AIM: Extract every line below, verbatim.
+---+
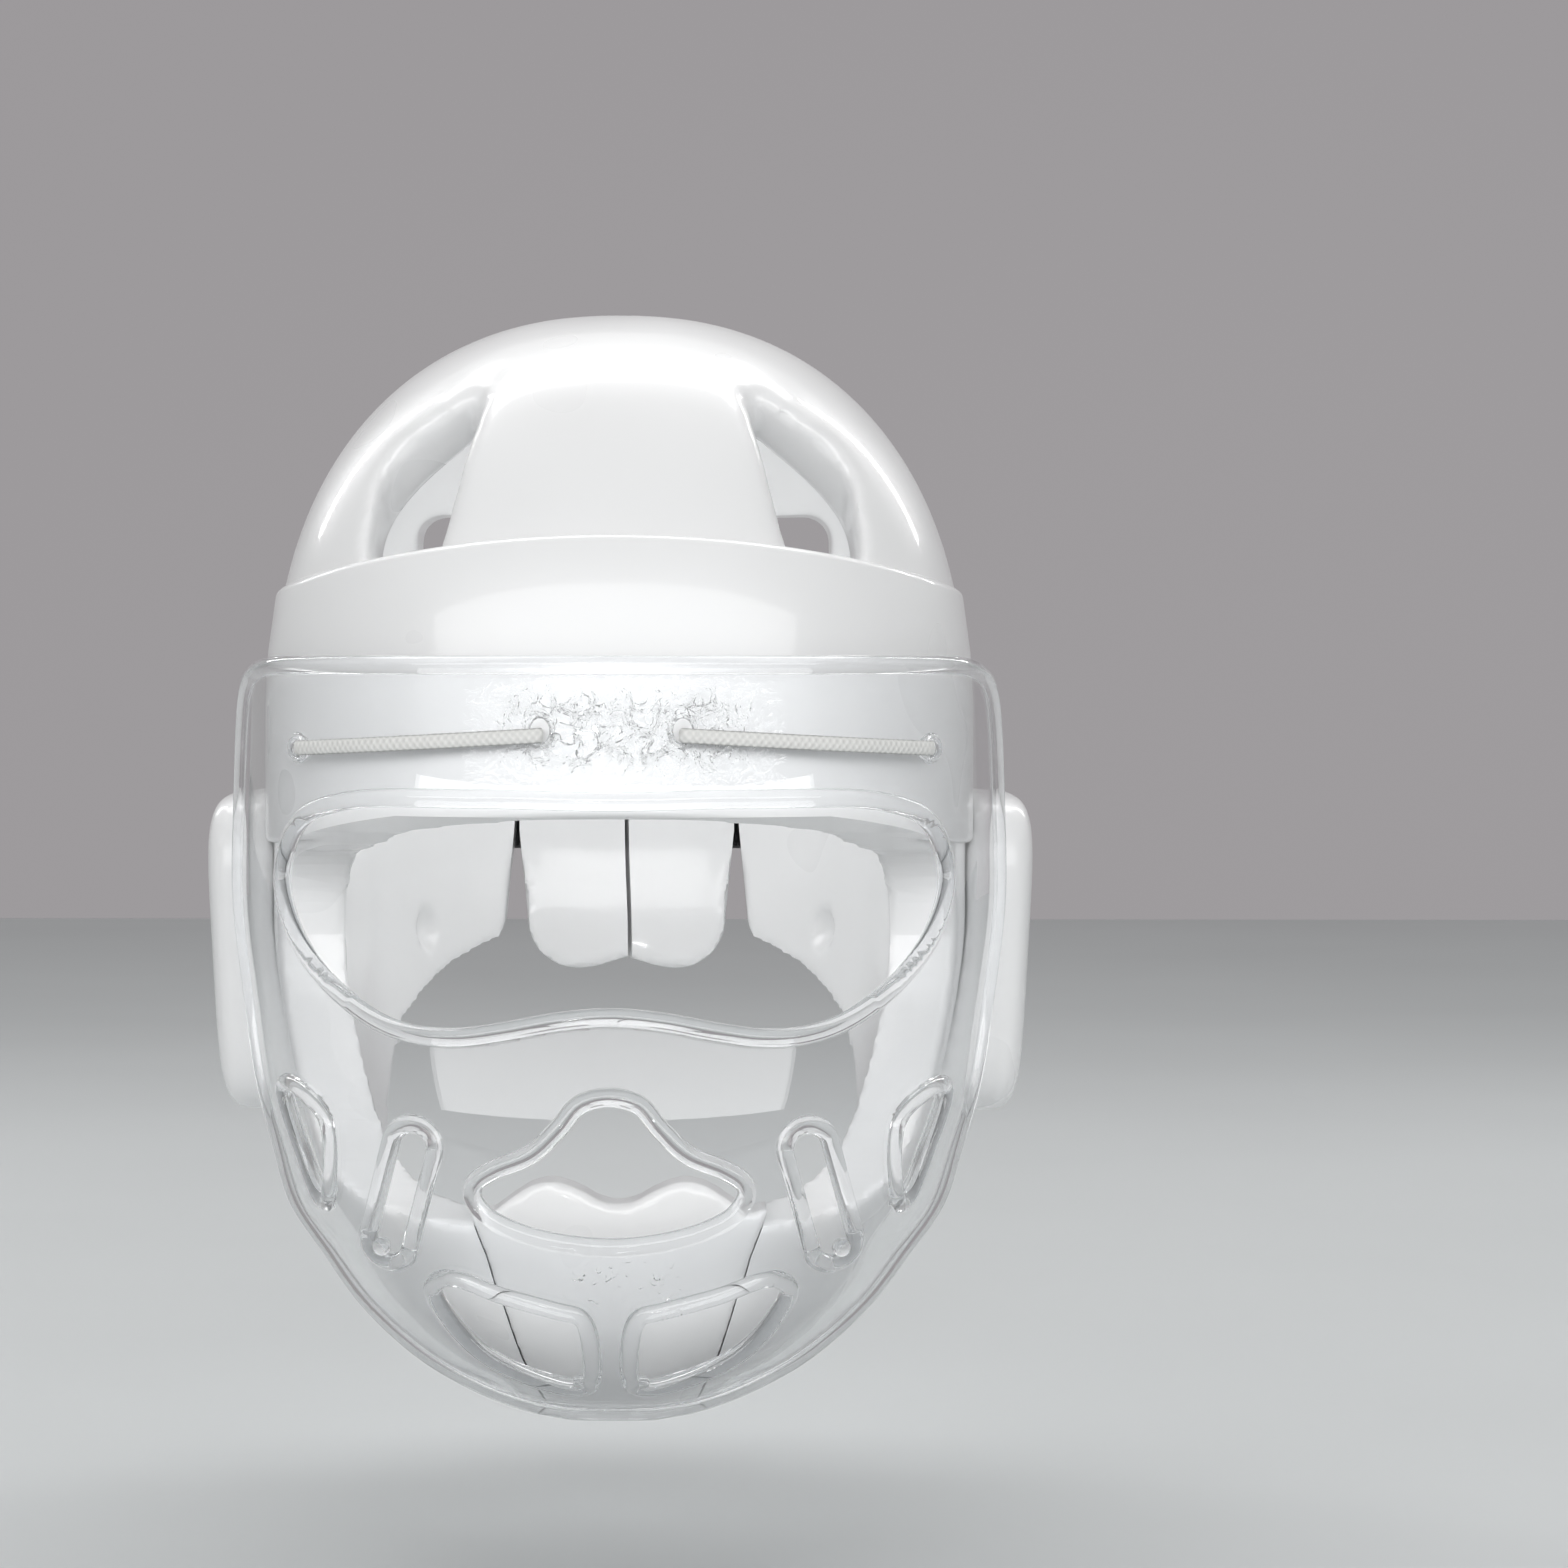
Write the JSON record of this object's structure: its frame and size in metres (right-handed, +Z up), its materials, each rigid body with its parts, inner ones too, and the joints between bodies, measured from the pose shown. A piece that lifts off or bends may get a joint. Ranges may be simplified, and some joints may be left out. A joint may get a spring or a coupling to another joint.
{
  "type": "karate head guard with face shield",
  "caption": "Full-face karate head guard: dipped-foam helmet with ear and chin pads and a clear shield tied on by laces.",
  "frame": {"origin": "inner top of the crown, on the mid plane, where the wearer's head carries the guard", "axes": "+Z up, the face opening and shield look along -Y, +X is the wearer's left, on the right as seen from the front"},
  "size_m": [0.2212, 0.261, 0.278],
  "materials": {
    "dipped_foam": "smooth glossy white vinyl dip over soft foam",
    "clear_shield": "clear polished polycarbonate",
    "white_lace": "flat woven white lace",
    "black_elastic": "woven black elastic"
  },
  "bodies": {
    "root": {"head_shell": "dipped_foam", "ear_pad_left": "dipped_foam", "ear_pad_right": "dipped_foam", "chin_pad": "dipped_foam", "face_shield": "clear_shield", "shield_tie_left": "white_lace", "shield_tie_right": "white_lace", "back_strap": "black_elastic"}
  },
  "joints": []
}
+---+
EXERCISE RESPONSE:
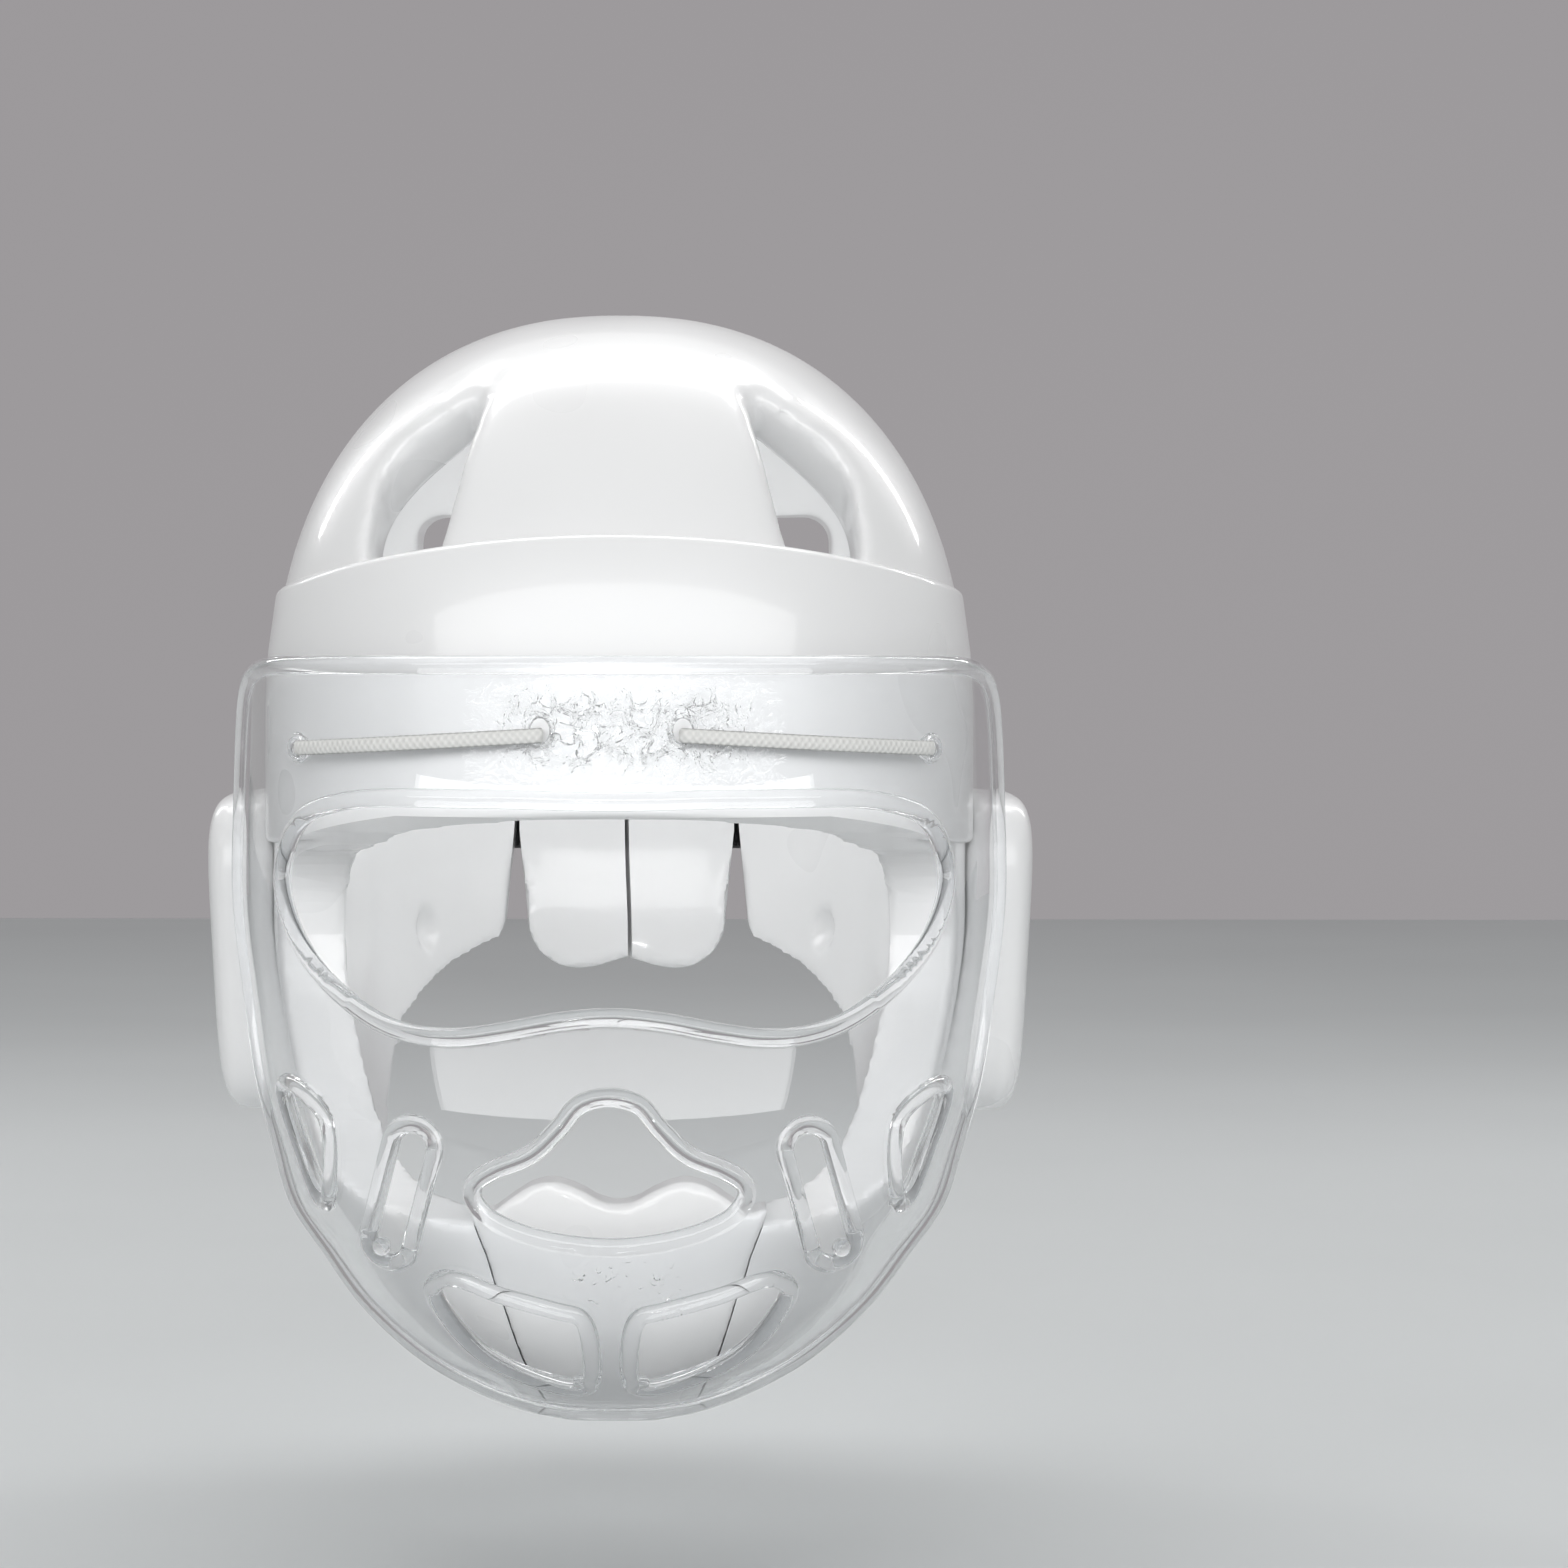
Write the JSON record of this object's structure: its frame and size in metres (right-handed, +Z up), its materials, each rigid body with its parts, inner ones too, and the joints between bodies, measured from the pose shown. A piece that lifts off or bends may get a joint. Ranges may be simplified, and some joints may be left out. A joint may get a spring or a coupling to another joint.
{
  "type": "karate head guard with face shield",
  "caption": "Full-face karate head guard: dipped-foam helmet with ear and chin pads and a clear shield tied on by laces.",
  "frame": {"origin": "inner top of the crown, on the mid plane, where the wearer's head carries the guard", "axes": "+Z up, the face opening and shield look along -Y, +X is the wearer's left, on the right as seen from the front"},
  "size_m": [0.2212, 0.261, 0.278],
  "materials": {
    "dipped_foam": "smooth glossy white vinyl dip over soft foam",
    "clear_shield": "clear polished polycarbonate",
    "white_lace": "flat woven white lace",
    "black_elastic": "woven black elastic"
  },
  "bodies": {
    "root": {"head_shell": "dipped_foam", "ear_pad_left": "dipped_foam", "ear_pad_right": "dipped_foam", "chin_pad": "dipped_foam", "face_shield": "clear_shield", "shield_tie_left": "white_lace", "shield_tie_right": "white_lace", "back_strap": "black_elastic"}
  },
  "joints": []
}